§ **EXERCISE DETAILS**: Keep only the lines from the top of the listing through the one with "target.default_value = value", and reproduce them unaltered.

==*==

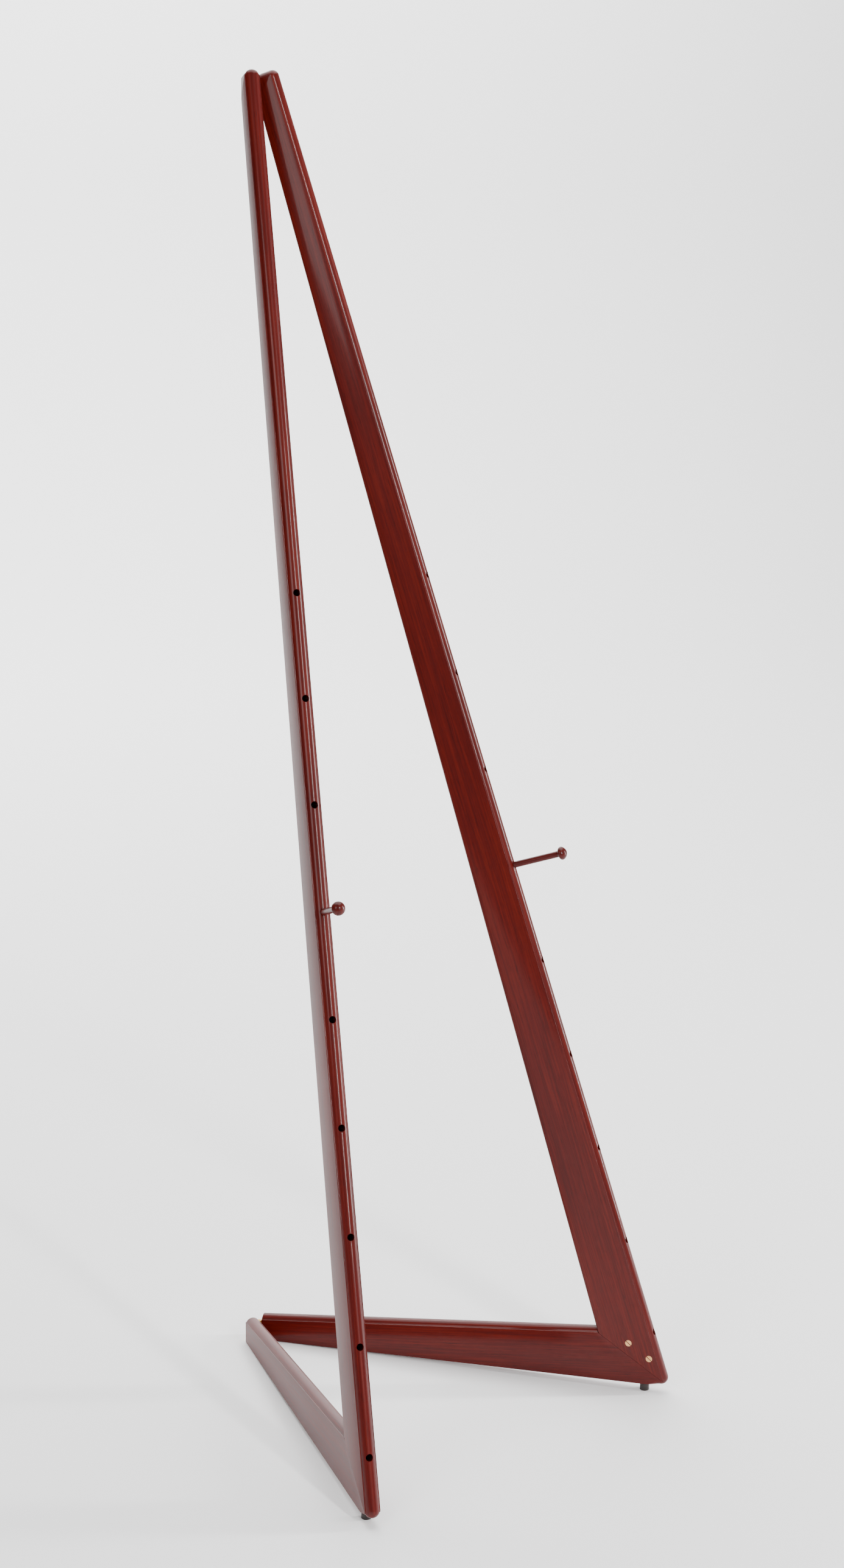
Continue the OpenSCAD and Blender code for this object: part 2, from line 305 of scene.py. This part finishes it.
class Finish:
    """A material: one principled shader, and the one method that adds any other node."""

    def __init__(self, name, **constants):
        self.material = bpy.data.materials.new(name)
        self.material.use_nodes = True
        self.tree = self.material.node_tree
        self.shader = self.tree.nodes["Principled BSDF"]
        for socket, value in constants.items():
            self.shader.inputs[socket.replace("_", " ")].default_value = value

    def link(self, target, value):
        if isinstance(value, Signal):
            self.tree.links.new(value.socket, target)
        else:
            target.default_value = value

    def node(self, kind, settings, values, out=0):
        """Adds a node: its settings first, a ramp's stops among them, then its sockets."""
        made = self.tree.nodes.new(kind)
        for key, value in settings.items():
            if key == "stops":
                ramp = made.color_ramp
                while len(ramp.elements) < len(value):
                    ramp.elements.new(0.5)
                for element, (place_at, colour) in zip(ramp.elements, value):
                    element.position, element.color = place_at, (*colour, 1)
            else:
                setattr(made, key, value)
        for key, value in values.items():
            self.link(made.inputs[key], value)
        return Signal(self, made.outputs[out])

    def feed(self, socket, value):
        self.link(self.shader.inputs[socket], value)

    def noise(self, vector, scale, detail=3.0, roughness=0.55):
        """Even noise from nought to one."""
        return self.node("ShaderNodeTexNoise", {}, {
            "Vector": vector, "Scale": scale, "Detail": detail, "Roughness": roughness})


def mahogany(name, along, across, through, origin, seed, light=1.0):
    """Red-brown stained mahogany under satin lacquer. Its figure is solid, in distances along
    the grain, across it and through the board: broad bands, long fibres, and short dark pores."""
    wood = Finish(name, Specular_IOR_Level=0.15, Coat_Roughness=0.1, Coat_IOR=1.5)
    spot = wood.node("ShaderNodeTexCoord", {}, {}, out="Object")
    spot = wood.node("ShaderNodeVectorMath", {"operation": "SUBTRACT"},
                     {0: spot, 1: tuple(origin)})
    a, b, c = [wood.node("ShaderNodeVectorMath", {"operation": "DOT_PRODUCT"},
                         {0: spot, 1: tuple(axis)}, out="Value")
               for axis in (along, across, through)]

    def stretched(k_along, k_across):
        return wood.node("ShaderNodeCombineXYZ", {}, {
            0: a * k_along + seed, 1: b * k_across, 2: c * k_across})

    sway = wood.noise(stretched(2.2, 9.0), 1.0, 2.0) - 0.5
    bands = wood.node("ShaderNodeCombineXYZ", {}, {
        0: a * 1.3 + seed, 1: b * 110.0 + sway * 4.0, 2: c * 110.0})
    bands = wood.noise(bands, 1.0, 2.0)
    fibres = wood.noise(stretched(9.0, 420.0), 1.0, 3.0, 0.6)
    pores = wood.noise(stretched(60.0, 1500.0), 1.0, 1.0)
    pores = ((pores - 0.60) * 9.0).limited()
    patch = wood.noise(stretched(3.0, 6.0), 1.0, 1.0)
    tone = (bands * 0.24 + fibres * 0.52 + patch * 0.26 - 0.05).limited()
    stain = wood.node("ShaderNodeValToRGB", {"stops": [
        (0.25, (0.040 * light, 0.0008 * light, 0.0005 * light)),
        (0.45, (0.074 * light, 0.0020 * light, 0.0008 * light)),
        (0.60, (0.110 * light, 0.0050 * light, 0.0014 * light)),
        (0.80, (0.170 * light, 0.0140 * light, 0.0032 * light))]}, {0: tone})
    dark = wood.node("ShaderNodeMix", {"data_type": "RGBA", "blend_type": "MULTIPLY"},
                     {"Factor": pores * 0.55, 6: stain, 7: (0.35, 0.25, 0.25, 1)}, out=2)
    wood.feed("Base Color", dark)
    wood.feed("Roughness", 0.34 + fibres * 0.1)
    wood.feed("Coat Weight", 0.19 + fibres * 0.06)
    height = fibres * 0.35 - pores * 0.8 + patch * 0.6
    wood.feed("Normal", wood.node("ShaderNodeBump", {}, {
        "Strength": 0.12, "Distance": 0.0004, "Height": height}, out=0))
    return wood.material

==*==

§ **CORRECT ANSWER**:
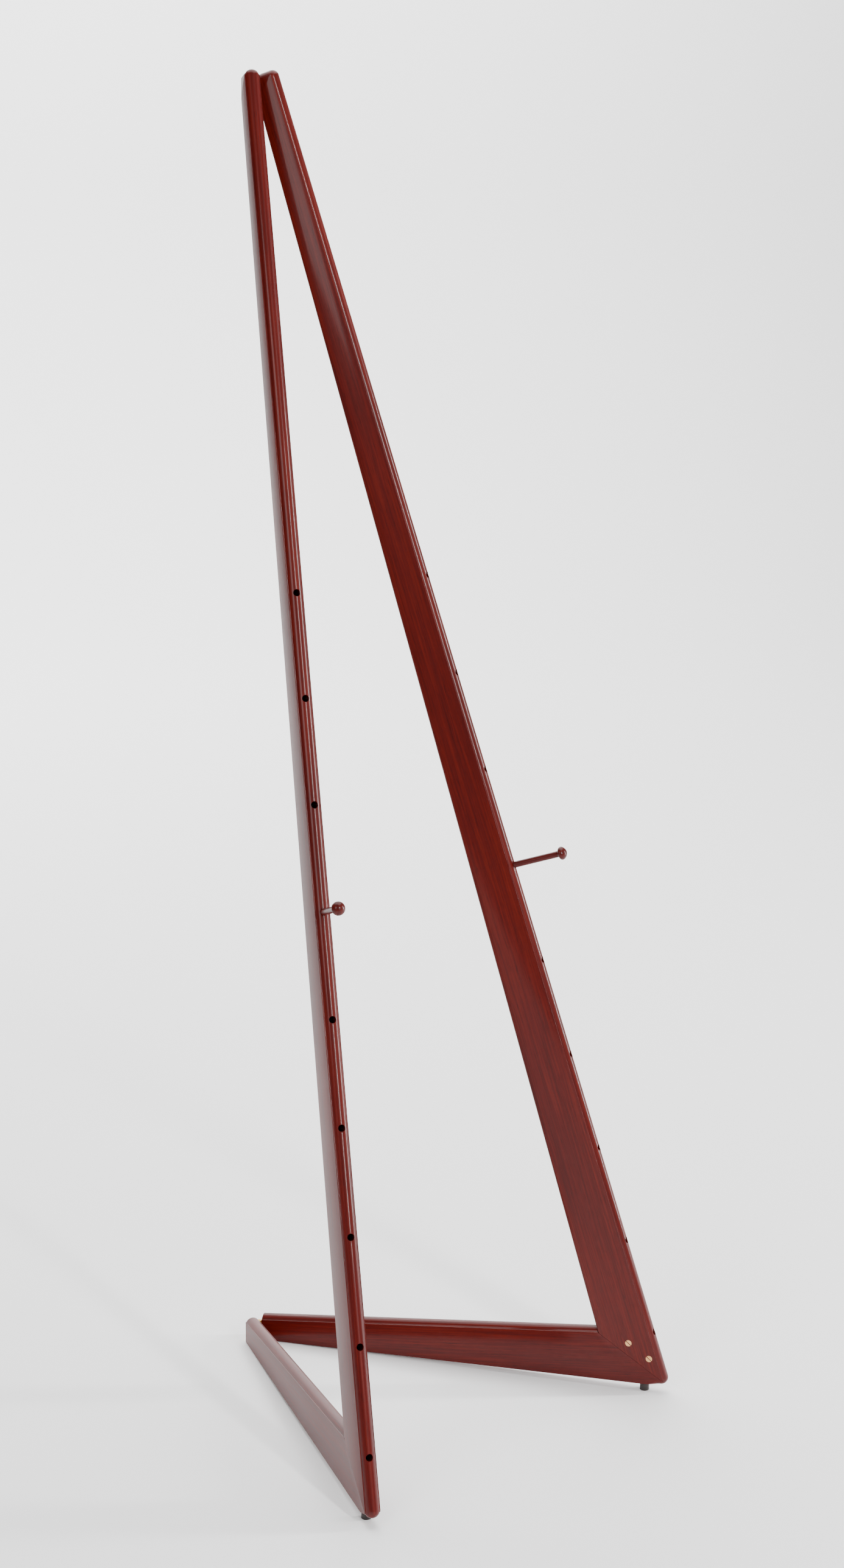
Continue the OpenSCAD and Blender code for this object: part 2, from line 305 of scene.py. This part finishes it.
class Finish:
    """A material: one principled shader, and the one method that adds any other node."""

    def __init__(self, name, **constants):
        self.material = bpy.data.materials.new(name)
        self.material.use_nodes = True
        self.tree = self.material.node_tree
        self.shader = self.tree.nodes["Principled BSDF"]
        for socket, value in constants.items():
            self.shader.inputs[socket.replace("_", " ")].default_value = value

    def link(self, target, value):
        if isinstance(value, Signal):
            self.tree.links.new(value.socket, target)
        else:
            target.default_value = value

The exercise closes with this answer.